TTFN (ta ta for now)
I can do absolutely anything. I'm an expert! faq731-376 forum1529 Entire Forum list
 
IRSTUFF: I've applied that exact approach in a big loft in a care home before. Avoided trace heating. We measured water temp on end of 'return' leg to prove minimum temp. It worked surprisingly well, but was a ball-ache to install pipework in a perfect loop (to guarantee flow) whilst picking up all head positions, so hugely increased frictional losses, meaning bigger pump, so ended up similar to trace heating in terms of initial cost. Running costs were less though!
 
In my old house, the recirculation loop is not operational during actual usage, since the recirculation pump itself is off, but that might be an issue if the recirculation isn't running often enough and there's stagnant water in the return loop

hotwatersystem_return.png


TTFN (ta ta for now)
I can do absolutely anything. I'm an expert! faq731-376 forum1529 Entire Forum list
 
Hi,

in my opinion no insulation helps. I'd suggest making a double pipe stangnant 'heat exchanger' (inner tube: cool water and outer tube: warm air).

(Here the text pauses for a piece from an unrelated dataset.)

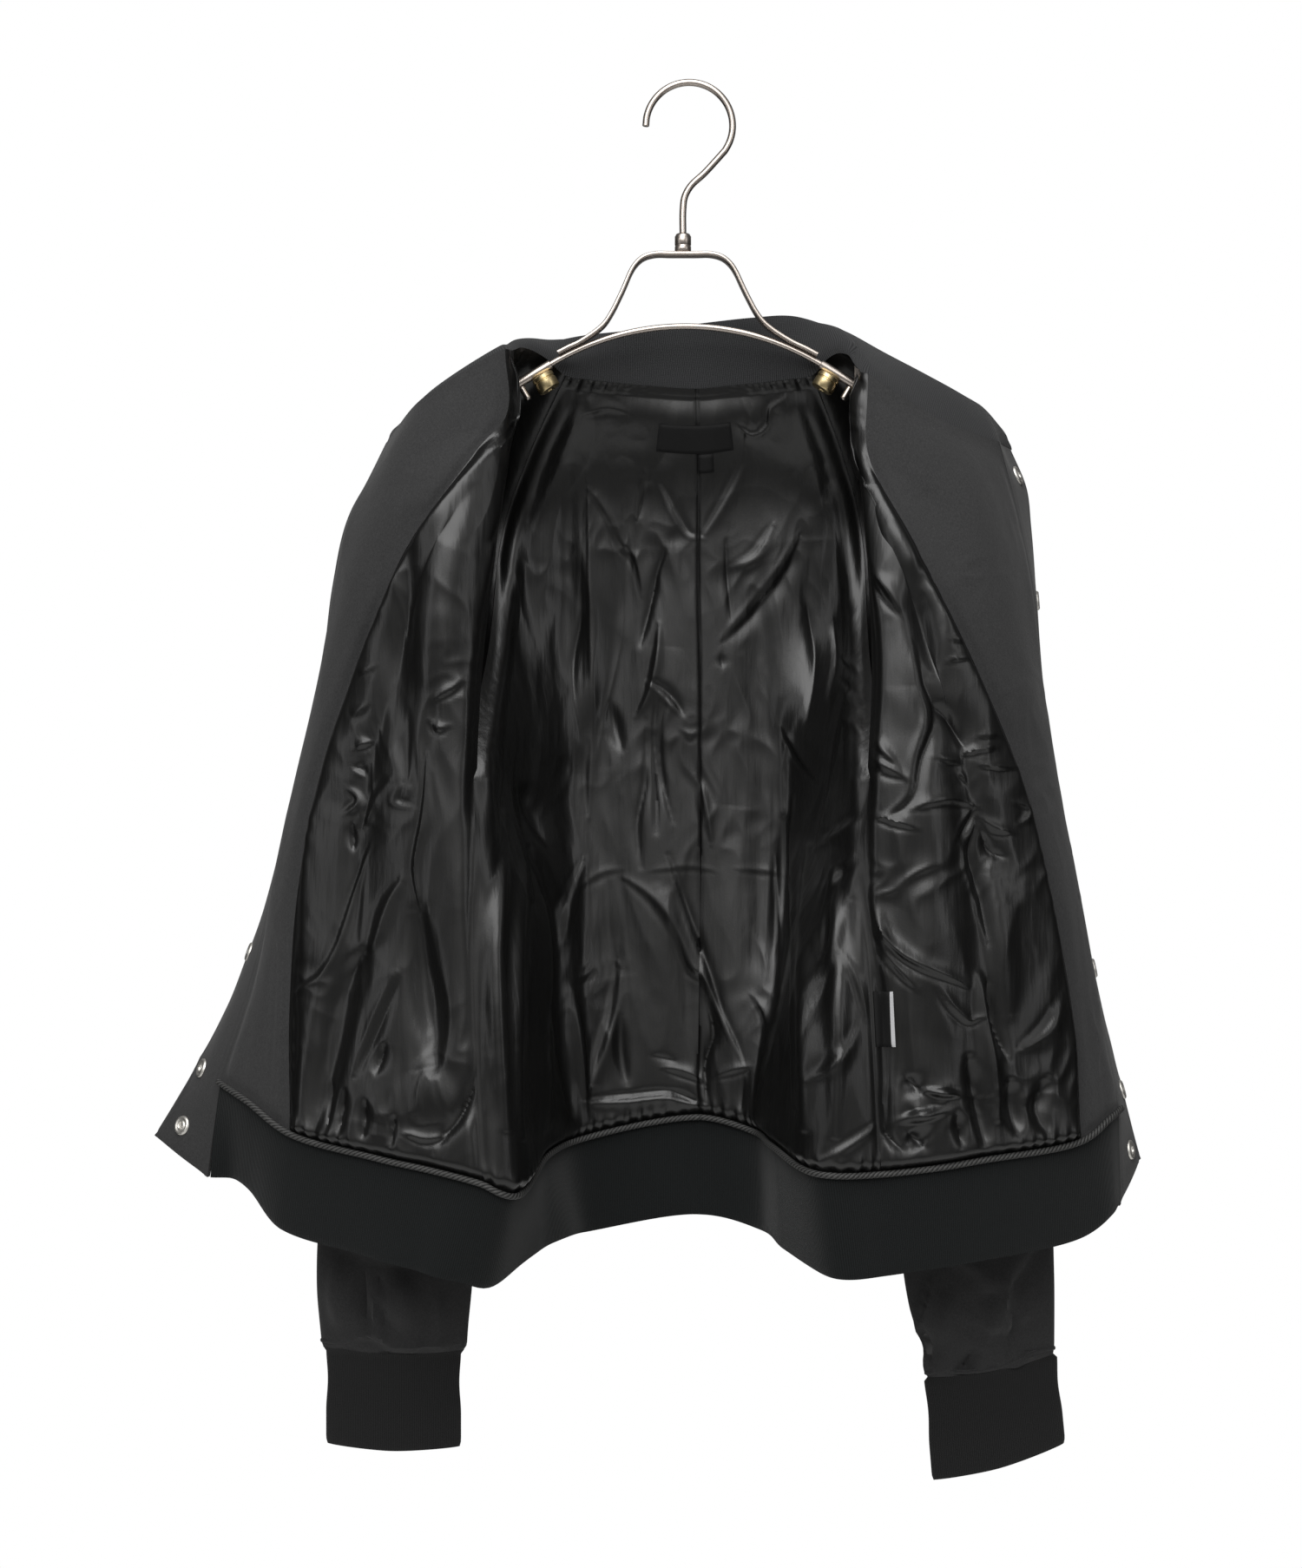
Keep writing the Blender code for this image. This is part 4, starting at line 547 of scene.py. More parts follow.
# The collar's free edge, at stations round the neck from one front edge to the other, and how far
# the knit bulges upward between the neck seam and that edge
COLLAR_NAMES = ("station", "x", "y", "z", "bulge")
COLLAR_TABLE = (
    (0.00, -175, 42, -201, 0.5),
    (0.04, -172, 28, -197, 2),
    (0.08, -163, 16, -195, 3),
    (0.12, -149, 8, -190, 4),
    (0.20, -118, 4, -171.5, 4),
    (0.26, -104, 12, -157, 2),
    (0.30, -96, 22, -149, 2),
    (0.34, -79, 28, -145, 2),
    (0.38, -62, 28, -141, 1),
    (0.44, -35, 29, -137, 1),
    (0.50, 2, 30, -133, 1),
    (0.57, 38, 24, -130, 1),
    (0.63, 59, 21, -130, 1),
    (0.69, 79, 24, -136, 2),
    (0.74, 92, 26, -140.5, 3),
    (0.79, 112, 14, -154, 3),
    (0.84, 133, 3, -167, 3),
    (0.90, 156, 6, -179, 3),
    (0.94, 171, 18, -186, 2),
    (0.97, 183, 27, -196, 1),
    (1.00, 187, 31, -201, 0),
)
COLLAR_LIFT = 1.0

# Soft folds of the cloth: side, piece, where its line crosses the piece (a share of the piece's width,
# from its outer seam), first and last row, half width (a share too) and depth, inwards if positive
FOLD_NAMES = ("side", "piece", "place", "top_row", "bottom_row", "half_width", "depth")
FOLD_TABLE = (
    ("r", "front", 0.40, 4, 21, 0.17, -6.0),
    ("r", "front", 0.74, 8, 23, 0.14, -3.0),
    ("r", "back", 0.66, 3, 17, 0.11, -5.0),
    ("r", "back", 0.86, 8, 21, 0.08, 3.0),
    ("l", "front", 0.45, 4, 20, 0.16, -5.0),
    ("l", "front", 0.72, 9, 23, 0.13, 4.0),
    ("l", "back", 0.68, 6, 20, 0.11, -4.0),
    ("l", "back", 0.88, 12, 22, 0.08, 2.5),
)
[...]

For sure there will be heat loss but security matters more than that.

Regards,
Lukezo
 
Lukezo, Now THAT is a fantastic, and absolutely achievable solution!!
Incidentally the pipe is being boxed in, so all we need to do is make a second penetration adjacent to the pipe penetration, we already have an un-sealed hole at the head position (which will encourage flow of air), and hey presto, warm air flow along the length of the pipe.
 
Sounds a bit simplistic to me I'm afraid.

what will cause the warm air flow?
Where will it go?
what happens when someone stuffs the hole to prevent cold air coming back?

You never said it was boxed in. Makes a big difference to heat loss not to have moving air past the pipe.

why not just stuff the annulus with insulation (simple rockwool type) and be done with it??

Remember - More details = better answers
Also: If you get a response it's polite to respond to it.
 
@Littelinch

I wanted worst-case scenario assumption. Pipe is lagged and boxed in all cases BUT air flow would always be zero across pipe whether boxed or not (we are talking about a room that's well sealed to atmosphere and usually around 3M2-5M2 floor area).
Stuffing with insulation is a no-go as we need somewhere for hot gases to go in case of fire (so they enter boxed-space and activate the concealed head).

Lukezo: Condensation should not be an issue as water contents will always be warmer than outside-pipe temp unless water is flowing (in which case there's a fire on the balcony, and who cares about condensation?).
 
Water vapor in the warm air flowing through the outer pipe walls will condense and freeze, blocking any further flow of warm air?